Cilx wrote...
kisukesword wrote...
Actually, no, it's not possible. The Xbox 360 uses three PowerPC G5 processors, which is what Apple used to use in Macs before they switched to intel. What this means is that in order for an Intel or AMD-based PC to run Xbox 360 games, you'd need a PowerPC emulator, which would be a massive drain on the system. You would need a really crazily high-spec machine to emulate 360 games at full speed. Ironically, an old PowerMac G5 tower would have an easier time running a 360 emulator simply because it wouldn't have to emulate a PowerPC processor.
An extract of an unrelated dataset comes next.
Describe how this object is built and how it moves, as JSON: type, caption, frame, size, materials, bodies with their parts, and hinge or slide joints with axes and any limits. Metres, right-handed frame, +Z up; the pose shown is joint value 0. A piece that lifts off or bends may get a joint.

What you saw as actually probably one of the following:
1) They had the 360 hooked up to a computer monitor (which is becoming increasingly common)
- - or - -
2) They were playing the PC version of a 360 game
is mine crazy enough i have
1 core i7 extreme
12 gb of ram
1.5 tb of memory
2 GeForce GTX 295
and the brand new windows 7 ultimate
Possibly, but it's iffy at best. Keep in mind that when emulating a modern CPU architecture, a large chunk of the performance is lost in instruction set translation. As an example, on my old single-core 2.1Ghz PowerPC-based iMac G5, emulated intel machines run at a speed roughly equivalent to a 600-800Mhz Pentium III.
PS: It's 1.5TB of
hard disk space, NOT memory. Typically the term "memory" in the computer realm is synonymous with RAM.